Better still (for losers like me) a pair of rare torrent ducks swam, dove, and fed in the rapids and rocks in the river raging through the canyon's base beside us. I watched, filmed and photographed them for ages, perfectly content.



Duck joy

We slept through the stifling heat of the middle day (how had we walked in it previously?!) and chatted to other exhausted visitors when they arrived throughout the afternoon.

Oddly some visitors would arrive down in the canyon with dogs that were not theirs...

A scruffy looking, collie-ish, fellow had failed to leave with the human he'd chaperoned in that morning. He was odd, but likable for some reason, and possessed an odd tick where he would snap his mouth shut like he was catching flies.

He now adopted us.

He followed us around all day and then slept, soundly and without "snapping", in our room that night (we didn't have much choice, the rooms weren't actually secured against man or beast).

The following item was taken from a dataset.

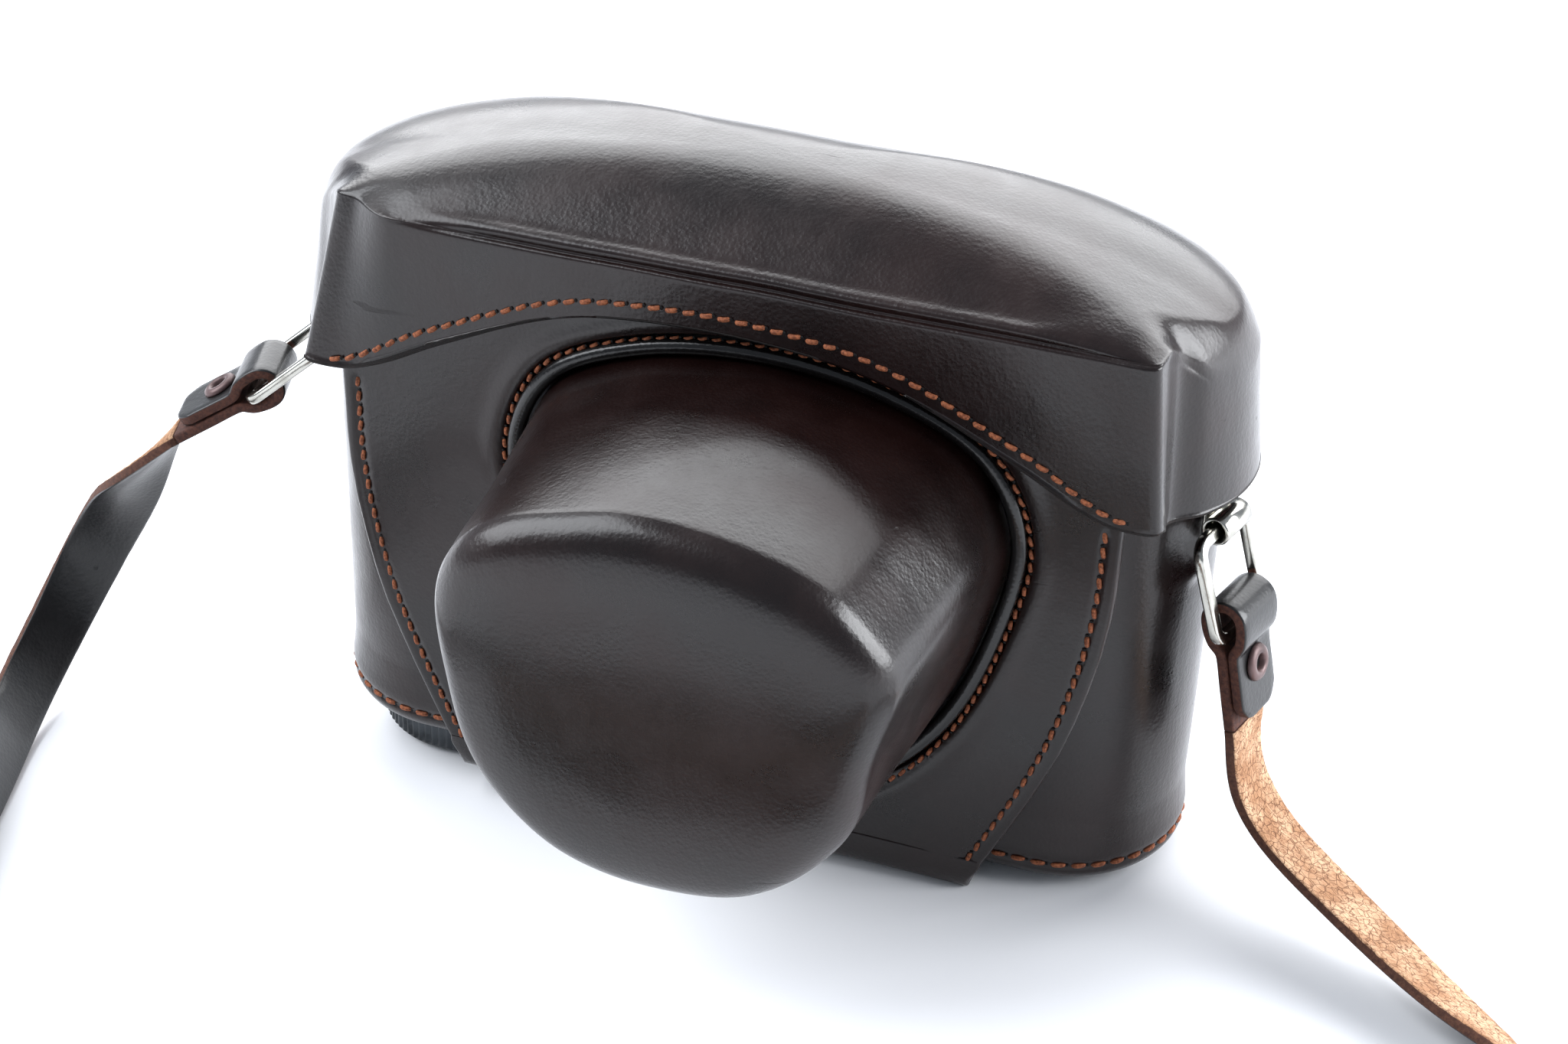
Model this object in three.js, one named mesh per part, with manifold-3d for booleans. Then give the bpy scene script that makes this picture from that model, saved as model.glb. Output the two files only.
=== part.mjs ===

We woke on the final morning and, in an combined effort to avoid the worst of the heat and also catch an earlyish bus, started the 1250m ascent to the canyon top at 5am.

"Croc-a-dog" appeared totally cool with this schedule and bounded along just ahead of us. Completing our ragged band was another dog - sporting odd dog dreadlocks, he looked a lot like captain Jack Sparrow.



Dog buddies

Cap'n left us after the first hour or so but the dog chaperone phenomenon seemed to be spreading. We only passed a few groups of hikers coming the other way, but two of these had still managed to unwittingly collect their own dog friends. Brilliant!

Our plan to avoid the worst of the heat pretty much worked. We made it up to Cabanaconde by 11am, and therefore, in time for the bus we had hoped to catch.

Croc, who had climbed with us and kept us amused all the way, disappeared as we reached town... We searched the streets before finally boarding our bus and then, while pulling away, looked back despairingly from the bus windows in search of our travel companion. We never caught sight of him again and were never able to say our goodbyes.

Farewell Croc-o-dog, may you someday complete your calling and star in Punch and Judy shows.